Испуг этот случился в тюрьме. В то время я была приговорена к расстрелу и хотя хорошо это понимала, но я никак не ждала, что за мной придут, что меня «вызовут». В тюрьме среди арестантов это слово «вызовут» привилось по-особому: уж раз кого-либо «вызовут», то, значит, уж прости-прощай.
А я не ждала, хотя, повторяюсь, я была приговорена и уж все мое дело заформилось и других моих соподвижников-товарищей развели куда-то: то ли по отдельным камерам, то ли уж их «вызвали», прости-прощай, на́веки-навеки. Потому я не ждала, что меня «вызовут», и даже наоборот: уверилась, крепко-накрепко уверилась, что меня не «вызовут» совсем, что все уж к тому времени во мне совершилось, что я уже тогда была совсем иной и что меня теперь уж никак, ни в какую не следует приканчивать. В ту секунду, как случилось все с шалью, с черной шалью, еще в эту секунду, может быть, меня и стоило прикончить. Да теперь я и сама вижу, что стоило. Тогда во мне только еще обломилось все, но еще не было известно, что и как образуется. Могло быть и наоборот все, если к тому же учесть всю мою злобность, всю мою тогдашнюю ненависть, все мое презрение, от которого, сама дивлюсь, как я не сгорела, не окоченела. Коль на то пошло, объявляю: что только тогда, тут же, как случилось все с черной шалью, тут же бы и прикончить меня, то есть до суда еще. (По нашему делу я все — и старые и советские — законы научилась тогда в тюрьме разбирать и хорошо знала, что меня приговорят именно так.) И даже не до суда, а до шали стоило прикончить, как только меня подвезли к нашей школе, где судили нас.
Только тогда и был резон прикончить меня. А уж после случая с шалью, после того как во мне все обломилось и окончательно образовалось по-иному, я совсем разуверилась, что за мной придут, что меня «вызовут». Я говорю: от злобы моей, от ненависти я бы и сама себя прикончила, и даже была у меня такая мысль, когда меня подвозили к школе, я и прицелилась самовольно определить себе конец и уже торжествовала, что не сумеют они со мной ничего сделать, и всю дорогу, все пятнадцать верст обдумывала, как все это я устрою, так что и моргнуть не успеют.

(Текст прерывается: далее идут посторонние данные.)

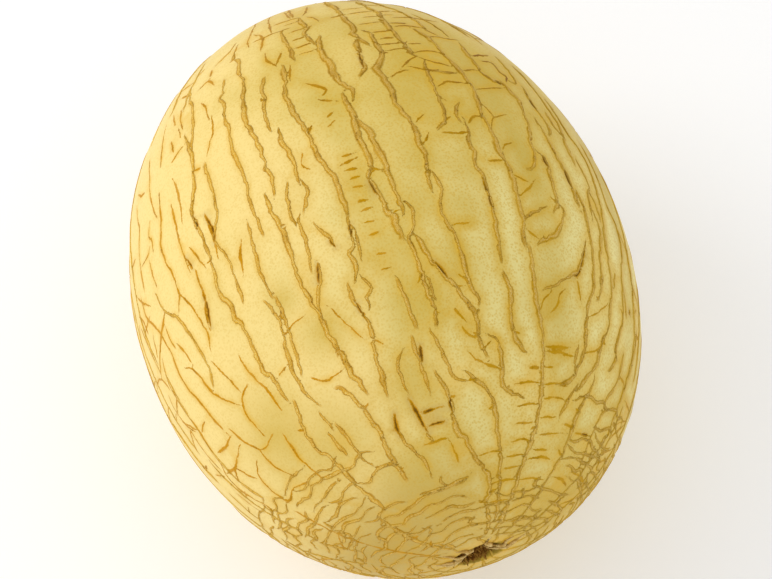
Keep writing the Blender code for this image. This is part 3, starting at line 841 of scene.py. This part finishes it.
def scar_disc(step, reach):
    """Points spread evenly over the stem scar."""
    count = round(math.pi * reach ** 2 / (POINT_AREA * step ** 2))
    number = np.arange(count) + 0.5
    flat = to_map(reach * np.sqrt(number / count) / (GIRTH / 2), number * math.pi * (3 - math.sqrt(5)))
    return from_map(flat + to_map(*np.radians(SCAR_PLACE)))


def clear_points(memory, along, around, clearance, room):
    """Which points keep this clearance from the cracks, and some room to the ring at the blossom end."""
    _, gaps = memory.nearest(body_points(along, around))
    return (gaps > clearance) & (along < math.pi - room * FAR_ANGLE)


def skin_map(cracks, memory):
    """All map points of the skin, and the edges that run along the cracks."""
    points, edges = [], []
    for _, way in cracks:
        first = len(points)
        points += to_map(way[:, 0], way[:, 1]).tolist()
        edges += [(index, index + 1) for index in range(first, len(points) - 1)]
    for kind, way in cracks:
        for reach, row in side_rows(kind, way):
            keep = clear_points(memory, *from_map(row), ROW_CLEARANCE * reach, 1.5)
            points += row[keep].tolist()
    along, around = even_skin(SKIN_STEP)
    keep = clear_points(memory, along, around, SKIN_STEP, 2.0)
    keep &= from_scar(body_points(along, around)) > SCAR_REACH
    points += to_map(along[keep], around[keep]).tolist()
    along, around = scar_disc(SCAR_STEP, SCAR_REACH)
    keep = clear_points(memory, along, around, SCAR_CLEARANCE, 2.0)
    points += to_map(along[keep], around[keep]).tolist()
    first = len(points)
    turns = np.arange(FAR_SIDES) * 2 * math.pi / FAR_SIDES
    points += to_map(np.full(FAR_SIDES, math.pi - FAR_ANGLE), turns).tolist()
    edges += [(first + side, first + (side + 1) % FAR_SIDES) for side in range(FAR_SIDES)]
    return points, edges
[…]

Так все хорошо обдумала и рассчитала, что даже наметила, об какую именно тумбочку… Подъезжать стала — все как есть, как ожидала, как наметила. Вон и железная тумбочка торчит из утоптанного снега, такими тумбочками обнесен палисадник нашей школы. Хоть тогда уж начинало таять и шла водянистая изморозь, но как раз было скользко около «моей» тумбочки. Думаю: за проволоку ухвачусь, что от тумбочки до тумбочки протянута, будто оскользнулась. И вдруг захотелось мне плюнуть судье в лицо.